KIRBY J: So the statute fades away, really, does it?
MR BURBIDGE: Overlooked in its entirety. Could I just finish - - -
KIRBY J: Because I remembered that there was a statutory count.
MR BURBIDGE: It was originally scaffolding and lift became part of the occupational health and safety - - -
KIRBY J: In the old days, you would have a checklist before you and you would put it in the pleading and you would plead it as supporting the common law count as well.
MR BURBIDGE: You would, with respect, yes. Could I just complete the reading of this one line, your Honour:
the Master did find that any risk could have been acceptably obviated by asking another person to hold the ladder (which the plaintiff did not do) -
no evidence of that -
or moving it more frequently -
no evidence of that -
Counsel for the plaintiff challenged the conclusion that the plaintiff did not give that direction, but it was a reasonable inference from the fact that no-one was in fact holding the ladder.

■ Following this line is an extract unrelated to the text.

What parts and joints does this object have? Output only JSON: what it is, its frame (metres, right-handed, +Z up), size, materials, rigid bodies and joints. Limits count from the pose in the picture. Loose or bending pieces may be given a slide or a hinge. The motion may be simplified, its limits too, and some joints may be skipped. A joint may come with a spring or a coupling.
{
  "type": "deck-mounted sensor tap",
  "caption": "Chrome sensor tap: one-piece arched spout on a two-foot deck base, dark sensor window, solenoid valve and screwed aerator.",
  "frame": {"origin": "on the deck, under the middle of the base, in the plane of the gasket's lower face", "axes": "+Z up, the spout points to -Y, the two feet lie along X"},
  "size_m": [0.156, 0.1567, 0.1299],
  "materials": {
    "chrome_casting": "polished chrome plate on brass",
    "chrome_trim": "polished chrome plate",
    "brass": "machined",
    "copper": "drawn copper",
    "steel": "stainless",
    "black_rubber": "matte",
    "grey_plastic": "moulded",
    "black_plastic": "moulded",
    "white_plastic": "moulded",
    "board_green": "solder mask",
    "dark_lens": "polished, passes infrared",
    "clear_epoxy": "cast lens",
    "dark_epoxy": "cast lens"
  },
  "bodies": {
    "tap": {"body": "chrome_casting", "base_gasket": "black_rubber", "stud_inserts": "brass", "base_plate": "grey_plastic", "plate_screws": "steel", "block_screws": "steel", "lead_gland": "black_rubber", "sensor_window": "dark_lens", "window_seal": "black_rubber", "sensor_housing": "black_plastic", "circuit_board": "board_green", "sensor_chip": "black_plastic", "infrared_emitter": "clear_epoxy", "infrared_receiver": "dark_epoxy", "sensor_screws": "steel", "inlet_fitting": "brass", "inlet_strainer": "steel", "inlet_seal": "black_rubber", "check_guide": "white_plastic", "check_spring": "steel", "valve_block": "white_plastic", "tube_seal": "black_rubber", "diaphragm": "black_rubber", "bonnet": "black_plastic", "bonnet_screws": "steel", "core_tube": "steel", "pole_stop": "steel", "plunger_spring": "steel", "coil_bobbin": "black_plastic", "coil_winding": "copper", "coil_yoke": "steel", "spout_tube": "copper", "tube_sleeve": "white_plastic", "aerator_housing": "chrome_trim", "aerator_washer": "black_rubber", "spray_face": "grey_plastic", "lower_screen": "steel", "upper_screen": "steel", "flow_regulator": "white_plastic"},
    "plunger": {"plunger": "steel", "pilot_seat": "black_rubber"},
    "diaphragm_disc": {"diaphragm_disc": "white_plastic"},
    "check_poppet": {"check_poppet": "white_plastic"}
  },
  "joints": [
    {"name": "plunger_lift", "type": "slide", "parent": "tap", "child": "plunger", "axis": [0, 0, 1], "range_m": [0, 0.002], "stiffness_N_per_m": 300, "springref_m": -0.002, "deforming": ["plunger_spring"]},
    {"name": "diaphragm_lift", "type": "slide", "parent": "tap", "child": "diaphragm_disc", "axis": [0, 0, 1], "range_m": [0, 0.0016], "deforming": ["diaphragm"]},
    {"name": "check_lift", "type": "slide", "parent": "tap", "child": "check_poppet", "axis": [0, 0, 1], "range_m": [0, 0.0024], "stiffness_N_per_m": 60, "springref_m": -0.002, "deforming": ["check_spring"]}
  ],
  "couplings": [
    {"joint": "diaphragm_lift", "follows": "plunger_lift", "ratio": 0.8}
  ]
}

So we have supported by inference a fact of which there was no evidence by creating another fact of which there is no evidence. Now, these things - - -
KIRBY J: But, let us be realistic, if there had been somebody holding the ladder, either (a) it would not have slipped, or (b) the witness would have been there and have come along, one would think.
MR BURBIDGE: Well, with respect, your Honour, he may have fallen. As I say, we did not endeavour to say that it slipped at all. We said that the system of climbing to the top of the ladder unsupported and working overhead is so obviously, inherently unstable that application of Shirt's Case required it to be looked at and done differently. That is our case in a nutshell. May it please the Court.
GLEESON CJ: Thank you. We do not need to hear you, Mr Hoeben.
We would not necessarily agree with all the steps in the reasoning of the Court of Appeal, but we are unconvinced that the conclusion reached by the Court of Appeal was wrong or that there would be reasonable prospects of success were special leave to appeal granted. The system of work involved was extremely simple, and, in effect, the applicant was fully able to avoid the accident that occurred. Special leave to appeal is refused with costs.